Winter by Marissa Meyer



Winter is the most amazing book I have read this month, and the wonderful end to the best series I have read ever. Marissa Meyer is, without a doubt, one of the best (and most magical) authors of our time. Her books not only retell fairy tales in a new and imaginative way, but also shed light on a plethora of real world issues, as well as integrate countless minorities into her stories (something I totally totally appreciate). There are racial minorities as kickass heroines, accurate and respectful representation of mental illness, all different types of relationships, racial commentary, sexism commentary, and countless other threads weaved into a collection of stories which, on the surface, are simply fairy tales set far in the future. Cinderella is a cyborg, Belle is a take-no-prisoners ship captain, Rapunzel is a lovely genius, and finally, in Winter, we are introduced to a heartbreakingly lovely and mentally ill Snow White.

As someone who is struggling with mental illness herself, the representation of it and the attitude of other characters towards her. Winter has vivid and terrifying hallucinations and panic attacks; brave princess Winter has brought this upon herself, due to her flat out refusal to manipulate people with the mind-twisting abilities that all Lunars possess, which is quite possibly the most selfless thing that anybody in Meyer’s world could ever do (at least in my opinion).

Most people cringe in the face of mental illness, especially those with conditions as serious as Winter, and that right there is exactly what makes Winter’s relationship with her guard, Jacin, so phenomenal and unprecedented in anything I have ever read (which is saying something because seriously I read so much it should be considered a sickness). Their relationship is exactly how a relationship between a person of sound mind and a person with a mental illness: Jacin comes to her aid during episodes instead of leaving her to fend for herself, Winter feels safe with him, Jacin knows how to spot the signs of her attacks and knows how to help her all the way through them, Winter does not feel the need to hide those scary parts of her from him, and most important of all JACIN DOES NOT VIEW HER AS BROKEN! <– this right here is the most important thing in any relationship involving someone with a mental illness. Jacin accepts every single part of Winter, even the not-so-pretty parts, and his declaration that he does not view her as broken seriously brought me to tears. I have never never read a book about a mentally ill person that does not in some way involve fixing them or negating their illness. This is where Winter rises above and beyond all of the books of our time (at least above all of the books that I have read). Not only does Winter provide an accurate and positive representation of mental illness, but it achieves this in the young adult fiction genre, meaning that this message will go out to the younger generation of Americans. If I had had a book like this one while I was growing up, maybe I wouldn’t have felt so hopeless, alone, and irrelevant in my fight with mental illness. Words cannot accurately express the sheer depth of my gratitude to Marissa Meyer for providing a story that I have no doubt, will impact millions and millions of people and perhaps let everybody struggling with mental illness that they are not as alone as they think.
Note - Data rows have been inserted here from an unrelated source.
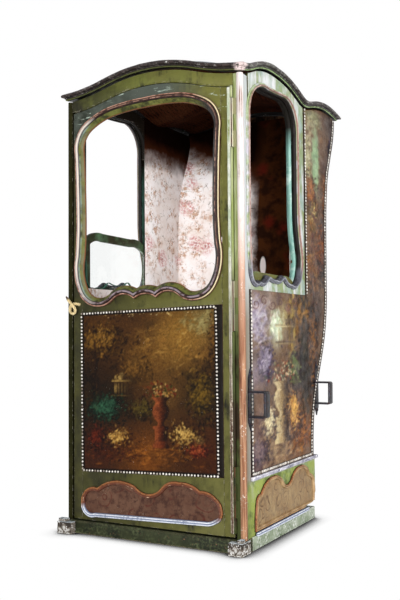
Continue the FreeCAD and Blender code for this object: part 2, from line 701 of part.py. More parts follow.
def build_door():
    left, right, foot = dim["door_left"], dim["door_right"], dim["door_bottom"]
    front, back = f"{D}front_y", f"{D}front_y + {D}door_thickness"
    opening = offset_edges(door_window(), -DOOR_LAP)
    stile = dim["door_stile"]

    def top_point(x):
        return header_point(x, -dim["door_drop"])

    stiles = []
    for word, low, high in (("left", left, left + stile), ("right", right - stile, right)):
        steps = [(high, foot)] + [top_point(high)] + along(FRONT_WAVE, high, low, top_point)
        post = board(f"door_stile_{word}", "front", outline_edges((low, foot), steps), front, back)
        if word == "left":
            pocket(post, "front", opening, front, back)
        stiles.append(post)
    keep("door_stiles", *stiles)

    low, high = left + stile + 0.2, right - stile - 0.2
    top_rail_foot, mid_rail_top = 1370, 905
    steps = along(FRONT_WAVE, low, high, top_point) + [(high, top_rail_foot), (low, top_rail_foot)]
    rail = board("door_top_rail", "front", outline_edges(top_point(low), steps), front, back)
    pocket(rail, "front", opening, front, back)
    keep("door_top_rail", rail)

    thin = f"{D}front_y + {D}board"
    panel_top, panel_bottom = dim["door_panel_top"], dim["door_panel_bottom"]
    lowered, raised = sag(low, panel_top + FIT), sag(high, panel_top + FIT)
    edges = outline_edges(lowered, [raised, (high, mid_rail_top), (low, mid_rail_top)])
    rail = board("door_mid_rail", "front", edges, front, thin)
    pocket(rail, "front", opening, front, back)
    keep("door_mid_rail", rail)

    panel = [sag(low, panel_top), sag(low, panel_bottom), sag(high, panel_bottom), sag(high, panel_top)]
    keep("door_panel", board("door_panel", "front", outline_edges(panel[0], panel[1:]), front, thin))
    apron_top = panel_bottom - FIT
    apron = [sag(low, apron_top), (low, foot), (high, foot), sag(high, apron_top)]
    keep("door_apron", board("door_apron", "front", outline_edges(apron[0], apron[1:]), front, thin))
    edges = box_outline((low, foot + 4), (high, 800))
    keep("door_lining", board("door_lining", "front", edges, f"{D}front_y + {D}door_thickness - {D}lining",
                              back))

    # Window moulding: a proud ring with a tongue that lines the opening.
    ring = new_body("door_window_moulding")
    outer = door_window()
    inner = offset_edges(outer, -DOOR_RING)
    pad(ring, "front", outer + inner, f"{D}front_y - 15", f"{D}front_y - 0.2")
    pad(ring, "front", offset_edges(outer, -DOOR_LAP - 0.5) + inner, f"{D}front_y - 0.4",
        f"{D}front_y + {D}board")
    keep("door_window_moulding", ring)

    outer = outline_edges(sag(*DOOR_SCROLL[-1][-2:]), sagged(DOOR_SCROLL))
    keep("door_cartouche", board("door_cartouche", "front", outer + offset_edges(outer, -15),
                                 f"{D}front_y - 9", f"{D}front_y - 0.2"))
    build_rope()


ROPE_RADIUS = 5.5
ROPE_ROUTE = [
    # x, depth, height. Out of its hole in the stile, round a loop and across itself.
    (-289, -0.3, 783), (-296, -9, 786), (-310, -13, 787), (-322, -14, 777),
    (-323, -14, 762), (-311, -16, 752), (-297, -20, 755), (-293, -23, 768),
    (-304, -25.5, 783), (-320, -24, 797), (-334, -20, 812),
]
ARC_SHARE = 0.45        # share of the shorter run that an arc takes


def build_rope():
    """Short knotted rope in the door's free edge, in place of a lost latch."""
    points = [Vector(x, y_at(depth), z) for x, depth, z in ROPE_ROUTE]
    segments, radii = [], []
    here = points[0]
    for before, corner, after in zip(points, points[1:], points[2:]):
        into, out = corner - before, after - corner
        half_turn = into.getAngle(out) / 2
        trim = ARC_SHARE * min(into.Length, out.Length)
        radius = trim / math.tan(half_turn)
        start = corner - into.normalize() * trim
        end = corner + out.normalize() * trim
        to_chord = (start + end) / 2 - corner
        inside = radius / math.cos(half_turn) - radius
        middle = corner + to_chord.normalize() * inside
        segments.append(Part.LineSegment(here, start).toShape())
        segments.append(Part.Arc(start, middle, end).toShape())
        radii.append(radius)
        here = end
    segments.append(Part.LineSegment(here, points[-1]).toShape())
    path = Part.Wire(segments)
    section = Part.Wire(Part.makeCircle(ROPE_RADIUS, points[0], points[1] - points[0]))
    rope = doc.addObject("Part::Feature", "rope_tie")
    rope.Shape = path.makePipeShell([section], True, False)
    rope.Placement = Placement(Vector(0, 0, 0), Rotation())
    keep("rope_tie", rope)
    swept = math.pi * ROPE_RADIUS**2 * path.Length
    print("rope: length", round(path.Length, 1), "radii", [round(r, 1) for r in radii],
          "volume / swept", round(rope.Shape.Volume / swept, 4))


def cylinder(name, radius, length, x, y, z, lying=False):
    solid = doc.addObject("Part::Cylinder", name)
    solid.setExpression("Radius", radius)
    solid.Height = length
    turn = Rotation(Vector(0, 1, 0), 90) if lying else Rotation()
    solid.Placement = Placement(Vector(x, y, z), turn)
    return solid


def plate(name, size, corner):
    solid = doc.addObject("Part::Box", name)
    solid.Length, solid.Width, solid.Height = size
    solid.Placement = Placement(Vector(*corner), Rotation())
    return solid


def fuse(name, *parts):
    result = doc.addObject("Part::MultiFuse", name)
    result.Shapes = list(parts)
    return result


def cut(name, base, tool):
    result = doc.addObject("Part::Cut", name)
    result.Base = base
    result.Tool = tool
    return result


KNUCKLE_SPACE = 0.6     # play at each end of a middle knuckle
DOOR_HINGE_FEET = (110, 686, 1265)
DOOR_KNUCKLE = 52       # length of a door hinge's knuckle
LID_HINGE_PLACES = (("left", -255), ("right", 255))
LID_KNUCKLE = 24        # length of a lid hinge's knuckle


def build_door_hinges():
    """Three butt hinges. The post's leaf carries the two end knuckles and the pin."""
    x, y = dim["hinge_x"], y_at(dim["hinge_depth"])
    knuckle, pin, bore = D + "knuckle", D + "pin", f"{D}pin + {D}pin_clearance"
    post_sets, door_sets = [], []
    length, space = DOOR_KNUCKLE, KNUCKLE_SPACE
    leaf_front, leaf_thickness = -2.6, 2.4
    for number, foot in enumerate(DOOR_HINGE_FEET):
        tag = f"hinge_{number + 1}"
        knuckles = []
        for place, z in (("low", foot), ("high", foot + 2 * length)):
            knuckles.append(cylinder(f"{tag}_knuckle_{place}", knuckle, length, x, y, z))
            leaf = (14, leaf_thickness, length)
            knuckles.append(plate(f"{tag}_leaf_{place}", leaf, (x + 1, y_at(leaf_front), z)))
        knuckles.append(cylinder(f"{tag}_pin", pin, 3 * length, x, y, foot))
        post_sets.append(fuse(f"{tag}_post", *knuckles))
        middle = foot + length + space
        barrel = cylinder(f"{tag}_barrel", knuckle, length - 2 * space, x, y, middle)
        leaf = plate(f"{tag}_door_leaf", (22, leaf_thickness, length - 2 * space),
                     (x - 23, y_at(leaf_front), middle))
        hole = cylinder(f"{tag}_bore", bore, length, x, y, foot + length)
        door_sets.append(cut(f"{tag}_door", fuse(f"{tag}_door_solid", barrel, leaf), hole))
    keep("door_hinges_post", *post_sets)
    keep("door_hinges_door", *door_sets)


def build_lid_hinges():
    """Two strap hinges under the back cornice."""
    y, z = y_at(dim["lid_hinge_depth"]), dim["lid_hinge_z"]
    knuckle, pin, bore = D + "knuckle", D + "pin", f"{D}pin + {D}pin_clearance"
    cabin_sets, lid_sets = [], []
    length, space = LID_KNUCKLE, KNUCKLE_SPACE
    for word, centre in LID_HINGE_PLACES:
        start = centre - 1.5 * length
        tag = f"lid_hinge_{word}"
        solids = []
        for place, x in (("a", start), ("b", start + 2 * length)):
            solids.append(cylinder(f"{tag}_knuckle_{place}", knuckle, length, x, y, z, True))
            solids.append(plate(f"{tag}_leaf_{place}", (length, 8, 3), (x, y - 8, z - 4)))
            solids.append(plate(f"{tag}_drop_{place}", (length, 3, 40), (x, y - 7.9, z - 42)))
        solids.append(cylinder(f"{tag}_pin", pin, 3 * length, start, y, z, True))
        cabin_sets.append(fuse(f"{tag}_cabin", *solids))
        x = start + length + space
        barrel = cylinder(f"{tag}_barrel", knuckle, length - 2 * space, x, y, z, True)
        strap = plate(f"{tag}_strap", (length - 2 * space, 3, 29), (x, y + 3, z))
        hole = cylinder(f"{tag}_bore", bore, length, start + length, y, z, True)
        lid_sets.append(cut(f"{tag}_lid", fuse(f"{tag}_solid", barrel, strap), hole))
    keep("lid_hinges_cabin", *cabin_sets)
    keep("lid_hinges_lid", *lid_sets)


CORNICE_REACH = 20
REAR_REACH = 30
ABOVE_ROOF = "1700"
SHELL_STEP = 40         # distance between the roof shell's sections
SHELL_LOW, SHELL_HIGH = 10.5, 18.5      # its two faces above the lid's seat
CORNICE_MEMBERS = [
    # inner and outer reach from the wall's face, lowest and highest above the lid's seat
    (-36, 8, 0, 9),
    (0.2, CORNICE_REACH, 3, 18),
]


def mitre_outlines(inner, outer, side):
    """Waste on the two sides of a mitre line that runs from one corner to another."""
    (xi, di), (xo, do) = inner, outer
    start = (xi - (xo - xi), di - (do - di))
    stop = (xo + 0.3 * (xo - xi), do + 0.3 * (do - di))
    beyond = [stop, (stop[0] + 60, stop[1]), (stop[0] + 60, start[1])]
    within = [stop, (start[0], stop[1])]
    result = []
    for waste in (beyond, within):
        points = [(side * x, y_at(depth)) for x, depth in waste]
        result.append(outline_edges((side * start[0], y_at(start[1])), points))
    return result


def build_roof():
    half = dim["half_width"]
    gap = dim["lid_gap"]
    # Cornices: two stacked members that follow the waves of the walls' tops, mitred.
    front, rear = new_body("cornice_front"), new_body("cornice_rear")
    sides = [new_body("cornice_left"), new_body("cornice_right")]
    rear_rise = side_rise(REAR_CREST)
    reach = half + CORNICE_REACH
    for inner, outer, low, high in CORNICE_MEMBERS:
        low, high = low + gap, high + gap
        rear_outer = min(outer, REAR_REACH)

        def band(lift):
            steps = along(FRONT_WAVE, -reach, reach, lambda x: header_point(x, low + lift))
            steps += [header_point(reach, high + lift)]
            steps += along(FRONT_WAVE, reach, -reach, lambda x: header_point(x, high + lift))
            return outline_edges(header_point(-reach, low + lift), steps)

        pad(front, "front", band(0), f"{D}front_y - {outer}", f"{D}front_y + {-inner}")
        pad(rear, "front", band(rear_rise), f"{D}front_y + {BACK_FACE + inner}",
            f"{D}front_y + {BACK_FACE + rear_outer}")
        start, stop = -CORNICE_REACH, BACK_FACE + REAR_REACH
        steps = along(SIDE_WAVE, start, stop, lambda d: seam_point(d, low))
        steps += [seam_point(stop, high)]
        steps += along(SIDE_WAVE, stop, start, lambda d: seam_point(d, high))
        edges = outline_edges(seam_point(start, low), steps)
        for body, side in zip(sides, (-1, 1)):
            pad(body, "side", edges, *side_levels(side, f"{HALF} + {inner}", f"{HALF} + {outer}"))
    wall = dim["wall"]
    for body, side in zip(sides, (-1, 1)):
        corners = (
            (front, (half - wall, wall), (reach, -CORNICE_REACH)),
            (rear, (half - wall, BACK_FACE - wall), (reach, BACK_FACE + REAR_REACH)),
        )
        for across, inner, outer in corners:
            beyond, within = mitre_outlines(inner, outer, side)
            pocket(across, "floor", beyond, D + "opening_top", ABOVE_ROOF)
            pocket(body, "floor", within, D + "opening_top", ABOVE_ROOF)
    keep("cornice_front", front)
    keep("cornice_rear", rear)
    keep("cornice_sides", *sides)

    # Shell: the front wave carried back over the side wave, section by section.
    low, high = gap + SHELL_LOW, gap + SHELL_HIGH
    stations = [FIT] + list(range(SHELL_STEP, BACK_FACE, SHELL_STEP)) + [BACK_FACE - FIT]
    wires = []
    for depth in stations:
        rise = side_rise(depth)
        steps = along(FRONT_WAVE, -half, half, lambda x: header_point(x, low))
        steps += [header_point(half, high)]
        steps += along(FRONT_WAVE, half, -half, lambda x: header_point(x, high))
        edges = [edge.toShape() for edge in outline_edges(header_point(-half, low), steps)]
        wire = Part.Wire(edges)
        wire.Placement = Placement(Vector(0, y_at(depth), rise), Rotation(Vector(1, 0, 0), 90))
        wires.append(wire)
    shell = doc.addObject("Part::Feature", "roof_shell")
    shell.Shape = Part.makeLoft(wires, True, True)
    shell.Placement = Placement(Vector(0, 0, 0), Rotation())
    keep("roof_shell", shell)


build_base()
build_posts()
build_rails()
build_panels()
build_inside()
build_sashes()
build_side_mouldings()
build_brackets()
build_door()
build_door_hinges()
build_lid_hinges()
build_roof()

doc.recompute()
for item in doc.Objects:
    if "Invalid" in item.State or "Error" in item.State:
        raise RuntimeError(f"{item.Name} failed: {item.State}")
for name, node in pieces.items():
    if node.Shape.isNull() or not node.Shape.isValid():
        raise RuntimeError(f"{name} has a bad shape")

os.makedirs("parts", exist_ok=True)
for name, node in pieces.items():
    node.Shape.exportStep(f"parts/{name}.step")
    print(f"{name:24s} {len(node.Shape.Solids)} solids {node.Shape.Volume / 1e6:9.3f} litres")
print(len(pieces), "nodes")
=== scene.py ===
import bmesh
import bpy
import json
import math
import numpy as np
import random
from functools import partial
from mathutils import Matrix, Vector, geometry, noise

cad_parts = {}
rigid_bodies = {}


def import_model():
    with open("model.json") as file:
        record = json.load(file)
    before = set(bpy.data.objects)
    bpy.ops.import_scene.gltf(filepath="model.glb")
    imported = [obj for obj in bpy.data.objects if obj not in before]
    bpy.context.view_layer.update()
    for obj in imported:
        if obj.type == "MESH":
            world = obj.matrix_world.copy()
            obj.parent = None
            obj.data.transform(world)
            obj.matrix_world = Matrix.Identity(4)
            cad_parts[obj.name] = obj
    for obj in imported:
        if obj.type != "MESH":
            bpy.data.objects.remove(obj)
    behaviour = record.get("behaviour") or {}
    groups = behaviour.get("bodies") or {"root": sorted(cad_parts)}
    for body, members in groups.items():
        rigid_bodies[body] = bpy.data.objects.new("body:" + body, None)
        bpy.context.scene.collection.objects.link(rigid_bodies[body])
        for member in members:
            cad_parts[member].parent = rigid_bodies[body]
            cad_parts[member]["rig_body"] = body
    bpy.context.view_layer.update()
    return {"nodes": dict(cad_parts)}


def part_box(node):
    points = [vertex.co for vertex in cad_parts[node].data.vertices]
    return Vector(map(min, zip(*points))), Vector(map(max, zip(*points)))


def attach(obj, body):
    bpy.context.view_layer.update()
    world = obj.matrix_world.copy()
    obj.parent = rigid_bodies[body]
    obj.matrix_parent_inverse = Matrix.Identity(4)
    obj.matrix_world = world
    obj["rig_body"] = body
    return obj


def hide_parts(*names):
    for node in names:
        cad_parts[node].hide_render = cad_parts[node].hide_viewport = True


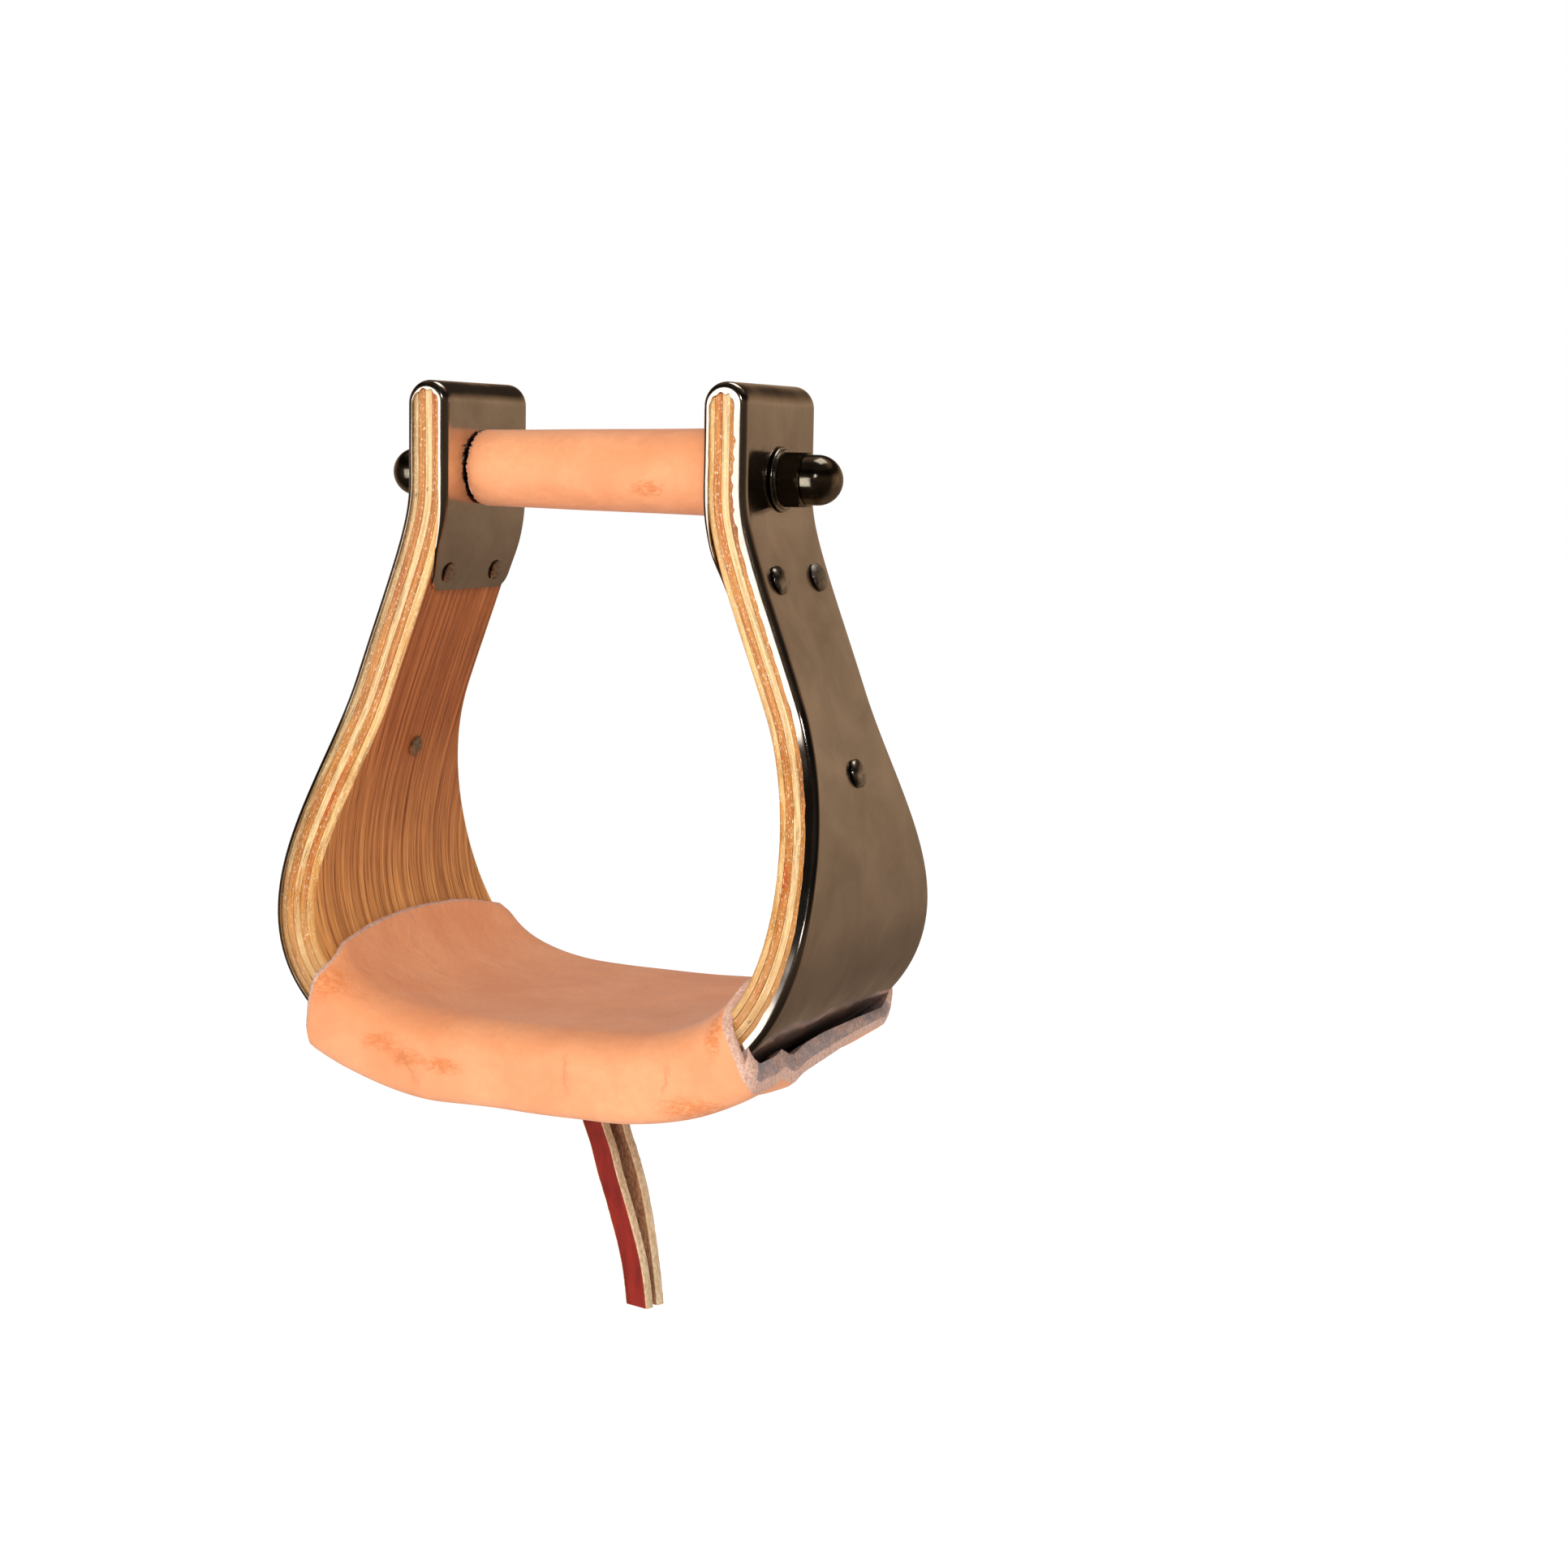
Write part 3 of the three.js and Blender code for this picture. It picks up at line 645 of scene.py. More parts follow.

Ugh, I have so many feelings about this book, I can’t even handle it. ALSO, the mental illness representation does not stop with Winter’s hallucinations and panic attacks, Meyer also incorporates an accurate representation of PTSD in Scarlet. There are so many books in which the heroines go through horrible ordeals, but come out the other end with mere physical injuries. These authors gloss over the psychological effect of major trauma, thereby downplaying the experiences of people who actually know what it is like to live through such an ordeal, and who know that PTSD is absolutely not something to be glossed over. Meyer is the only author that I have read that does not gloss over those psychological effects, instead revealing the not-so-pretty side of it in Scarlet, and does not shy away from the long and arduous journey that is overcoming PTSD. My love and appreciation for the representation of that journey is immense, so much so that mere words and mere tears cannot express it.

THANK YOU MARISSA for giving me the representation I so desperately needed but didn’t even know to look for. She has most definitely ruined all other books for me, as their lack of representation is glaring in the face of Meyer’s masterpiece. Not only does that representation include the representation of mental illness, but she also incorporates amazingly diverse characters, providing a representation of strong people of color that I know for a fact they are always looking for.

Enough about the characters, the plot and also makes this story impossibly better. A book chock-full of daring adventure, tearful reunions, suspenseful undertakings, heartbreaking tragedies, epic romance, expertly integrated commentary, breathtaking magic, and in the end, the triumph of the righteous: in other words, everything you could ever want from a fantasy novel (or really, any book at all). In addition to such a wonderful plot, the absolutely breathtaking writing itself seems to transport you into a surprising yet familiar fairy tale world, one that I am sure everyone hated leaving just as much as I did.

I would recommend this book to anyone and everyone I come across, and especially anybody who needs to know as desperately as I do that they are not alone.